• Exercise aim: Copy each line exactly. Leave nothing out.
<<<<
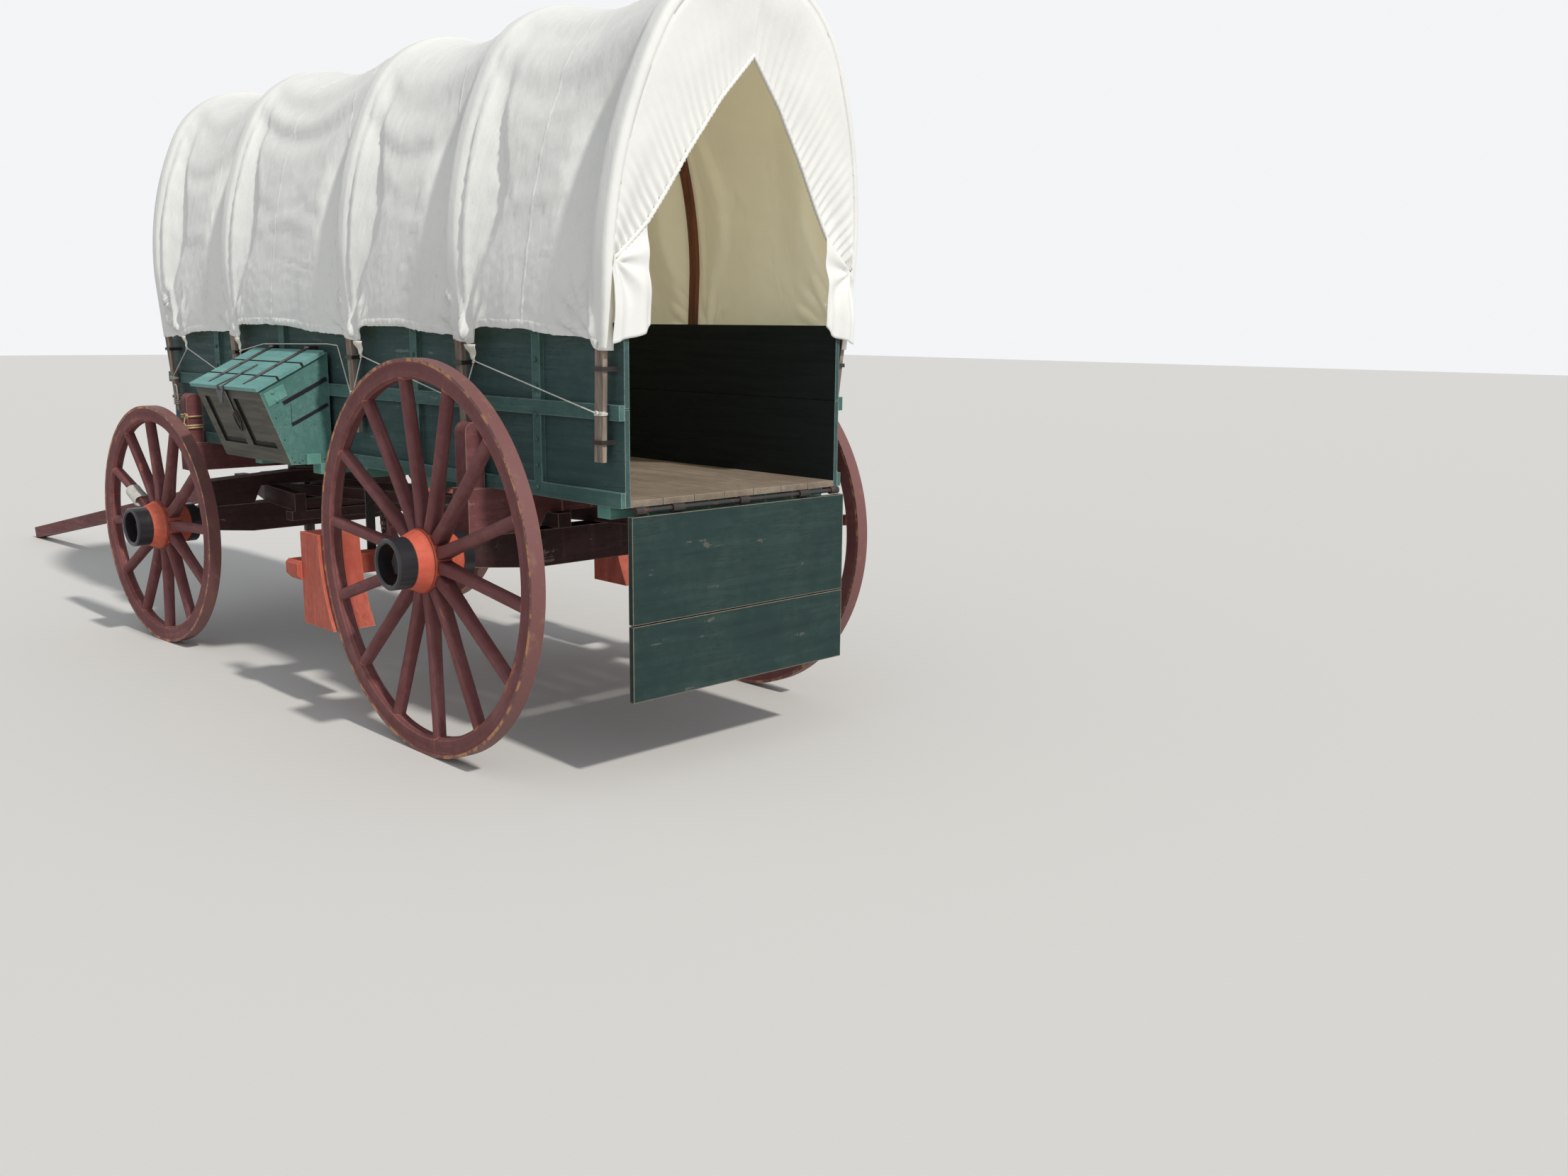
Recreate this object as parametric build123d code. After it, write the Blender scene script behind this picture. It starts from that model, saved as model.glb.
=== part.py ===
from build123d import *
import math
import os

# Covered wagon with a farm wagon's running gear, in millimetres.
# +X forward along the reach, +Y to the wagon's left, +Z up, ground at Z = 0.
# Lengths along X are measured from the rear axle until write() centres the wagon.

# Widths of the box, which the gear and the bows follow
BOX_IN_HALF = 482
PANEL_T = 20
RAIL_T = 22
PANEL_OUT_Y = BOX_IN_HALF + PANEL_T
RAIL_OUT_Y = PANEL_OUT_Y + RAIL_T

# Running gear
WHEELBASE = 2490
STEER_AT_REST = 3.0
WHEEL_ROOM = 276
GAUGE_Y = RAIL_OUT_Y + WHEEL_ROOM
FRONT_R = 570
REAR_R = 710
FRONT_SPOKES = 12
REAR_SPOKES = 14
# How far the wheels have rolled, in degrees
FRONT_ROLL = -12
REAR_ROLL = -6.5

# Wheel rim
TYRE_T = 12
TYRE_W = 54
FELLOE_W = 50
FELLOE_DEPTH = 62
FELLOE_CHAMFER = 11
FELLOE_GAP = 1.2
SPOKES_PER_FELLOE = 2
DISH = 24

# Wheel hub, with Y from the wagon's middle
HUB_IN_L = 185
HUB_OUT_L = 43
HUB_IN_Y = GAUGE_Y - HUB_IN_L
HUB_OUT_Y = GAUGE_Y + HUB_OUT_L
HUB_WAIST_R = 113
HUB_IN_R = 88
HUB_OUT_R = 92
HUB_SEAT_HALF = 34
HUB_RING_T = 4
HUB_RING_W = 7
BAND_T = 5
BAND_IN_W = 42
LIP_CUT = 6
CUP_DEPTH = 70
ARM_R = 32
RUN_FIT = 0.08
END_PLAY = 2
COLLAR_T = 14
COLLAR_R = 52
NUT_R = 44
NUT_T = 26

# Spoke sections from hub to rim: distance share, tangential width, axial depth, corner radius
SPOKE_SECTIONS = [
    (0.00, 45, 60, 8),
    (0.16, 45, 56, 18),
    (0.45, 42, 50, 19),
    (1.00, 44, 46, 20),
]

# Front gear stack, heights above the ground
AXLE_D = 100
AXLE_DROP = 70
AXLE_END_RISE = 30
AXLE_FLAT_HALF = 330
HOUND_T = 84
SAND_TOP = 790
SAND_END_DROP = 25
SAND_CLEAR = 55
SAND_HALF = HUB_IN_Y - SAND_CLEAR
SAND_D = 92
RUB_PLATE_T = 15
RUB_PLATE_R = 90
PLATE_GAP = 0.3

# Bolsters and stakes
BOLSTER_TOP = 955
BOLSTER_D = 104
HUB_CLEAR = 3
BOLSTER_HALF = HUB_IN_Y - HUB_CLEAR
STAKE_CLEAR = 6
STAKE_IN_Y = RAIL_OUT_Y + STAKE_CLEAR
STAKE_T = 75
STAKE_D = 70
STAKE_TOP = 1192
RECESS_HALF = 275
RECESS_SLOPE = 40
KINGPIN_R = 14
KINGPIN_NUT_R = 27
KINGPIN_NUT_T = 30
TRAVEL_GAP = 6

# Reach and hounds
REACH_W = 80
REACH_T = 56
REACH_REAR = 260
REACH_FRONT = 110
REAR_RISE = 65
HOUND_W = 58
HOUND_FRONT_X = 590
HOUND_BACK_X = -480
HOUND_AXLE_Y = 205
HOUND_BACK_Y = 300
REAR_HOUND_X = 760
REAR_HOUND_Y = 250
REAR_HOUND_TAIL = 130
SWAY_BAR_D = 60
SWAY_BAR_T = 45
SWAY_BAR_HALF = 345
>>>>
• Solved exercise:
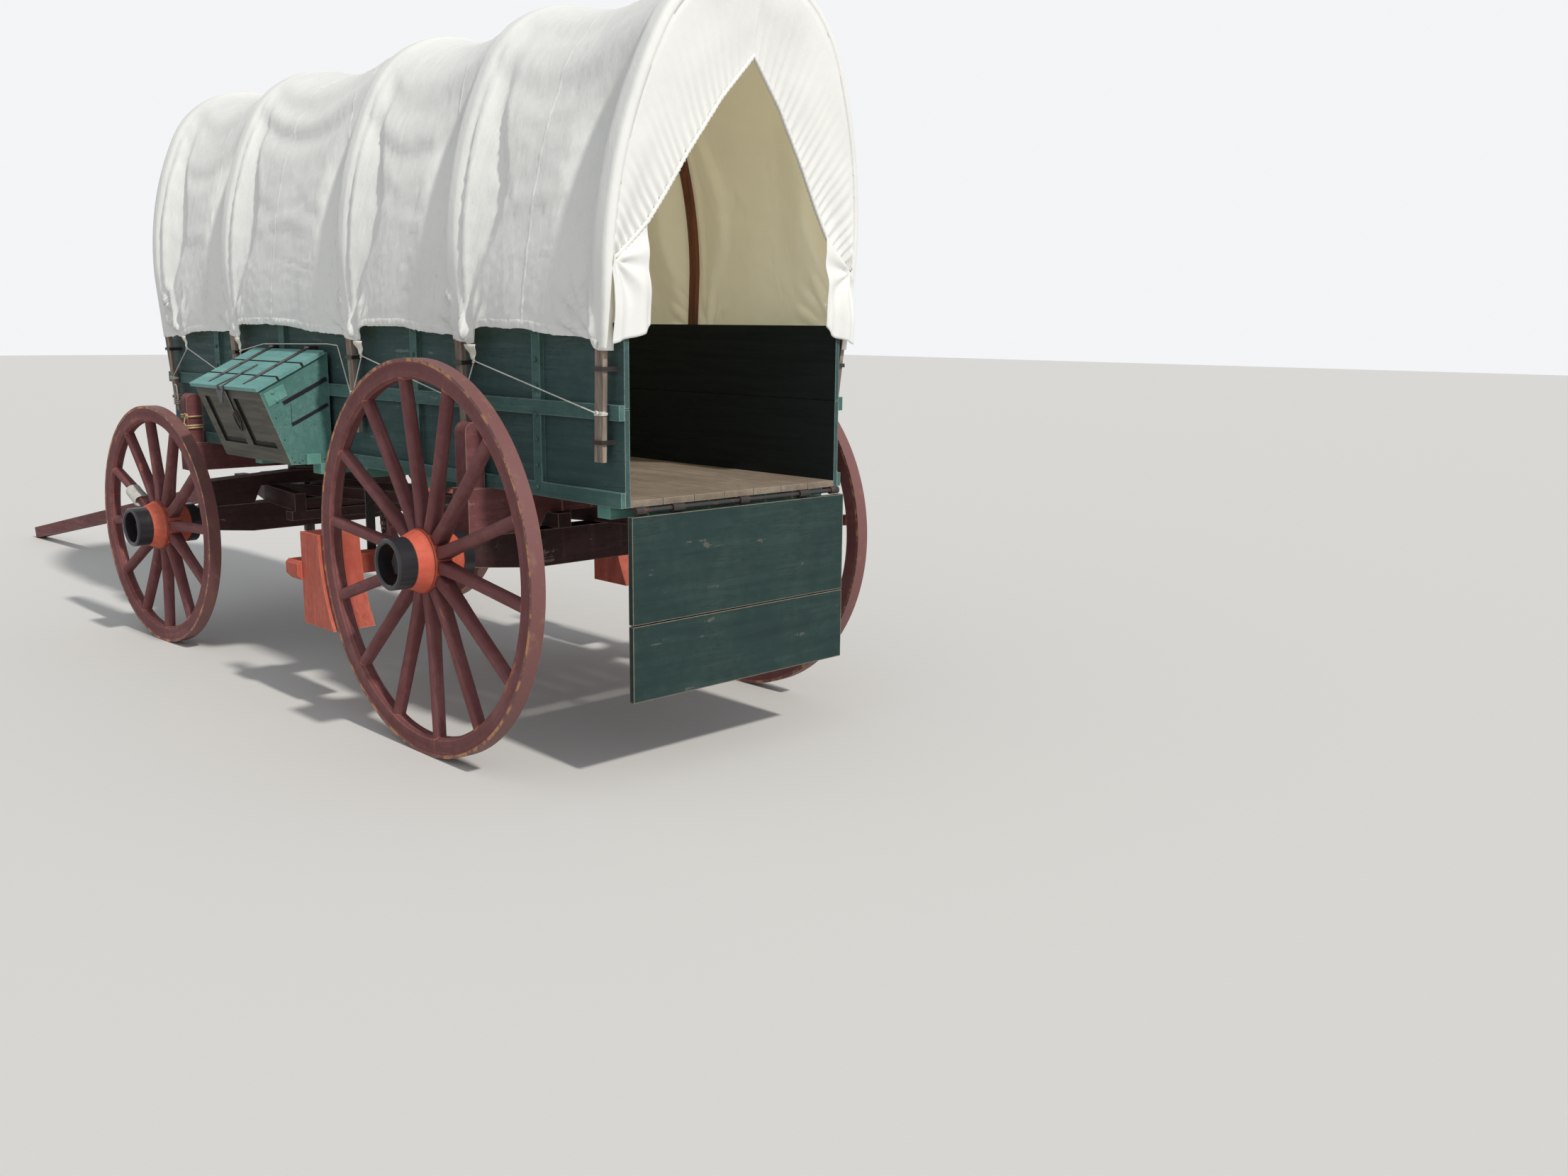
Recreate this object as parametric build123d code. After it, write the Blender scene script behind this picture. It starts from that model, saved as model.glb.
=== part.py ===
from build123d import *
import math
import os

# Covered wagon with a farm wagon's running gear, in millimetres.
# +X forward along the reach, +Y to the wagon's left, +Z up, ground at Z = 0.
# Lengths along X are measured from the rear axle until write() centres the wagon.

# Widths of the box, which the gear and the bows follow
BOX_IN_HALF = 482
PANEL_T = 20
RAIL_T = 22
PANEL_OUT_Y = BOX_IN_HALF + PANEL_T
RAIL_OUT_Y = PANEL_OUT_Y + RAIL_T

# Running gear
WHEELBASE = 2490
STEER_AT_REST = 3.0
WHEEL_ROOM = 276
GAUGE_Y = RAIL_OUT_Y + WHEEL_ROOM
FRONT_R = 570
REAR_R = 710
FRONT_SPOKES = 12
REAR_SPOKES = 14
# How far the wheels have rolled, in degrees
FRONT_ROLL = -12
REAR_ROLL = -6.5

# Wheel rim
TYRE_T = 12
TYRE_W = 54
FELLOE_W = 50
FELLOE_DEPTH = 62
FELLOE_CHAMFER = 11
FELLOE_GAP = 1.2
SPOKES_PER_FELLOE = 2
DISH = 24

# Wheel hub, with Y from the wagon's middle
HUB_IN_L = 185
HUB_OUT_L = 43
HUB_IN_Y = GAUGE_Y - HUB_IN_L
HUB_OUT_Y = GAUGE_Y + HUB_OUT_L
HUB_WAIST_R = 113
HUB_IN_R = 88
HUB_OUT_R = 92
HUB_SEAT_HALF = 34
HUB_RING_T = 4
HUB_RING_W = 7
BAND_T = 5
BAND_IN_W = 42
LIP_CUT = 6
CUP_DEPTH = 70
ARM_R = 32
RUN_FIT = 0.08
END_PLAY = 2
COLLAR_T = 14
COLLAR_R = 52
NUT_R = 44
NUT_T = 26

# Spoke sections from hub to rim: distance share, tangential width, axial depth, corner radius
SPOKE_SECTIONS = [
    (0.00, 45, 60, 8),
    (0.16, 45, 56, 18),
    (0.45, 42, 50, 19),
    (1.00, 44, 46, 20),
]

# Front gear stack, heights above the ground
AXLE_D = 100
AXLE_DROP = 70
AXLE_END_RISE = 30
AXLE_FLAT_HALF = 330
HOUND_T = 84
SAND_TOP = 790
SAND_END_DROP = 25
SAND_CLEAR = 55
SAND_HALF = HUB_IN_Y - SAND_CLEAR
SAND_D = 92
RUB_PLATE_T = 15
RUB_PLATE_R = 90
PLATE_GAP = 0.3

# Bolsters and stakes
BOLSTER_TOP = 955
BOLSTER_D = 104
HUB_CLEAR = 3
BOLSTER_HALF = HUB_IN_Y - HUB_CLEAR
STAKE_CLEAR = 6
STAKE_IN_Y = RAIL_OUT_Y + STAKE_CLEAR
STAKE_T = 75
STAKE_D = 70
STAKE_TOP = 1192
RECESS_HALF = 275
RECESS_SLOPE = 40
KINGPIN_R = 14
KINGPIN_NUT_R = 27
KINGPIN_NUT_T = 30
TRAVEL_GAP = 6

# Reach and hounds
REACH_W = 80
REACH_T = 56
REACH_REAR = 260
REACH_FRONT = 110
REAR_RISE = 65
HOUND_W = 58
HOUND_FRONT_X = 590
HOUND_BACK_X = -480
HOUND_AXLE_Y = 205
HOUND_BACK_Y = 300
REAR_HOUND_X = 760
REAR_HOUND_Y = 250
REAR_HOUND_TAIL = 130
SWAY_BAR_D = 60
SWAY_BAR_T = 45
SWAY_BAR_HALF = 345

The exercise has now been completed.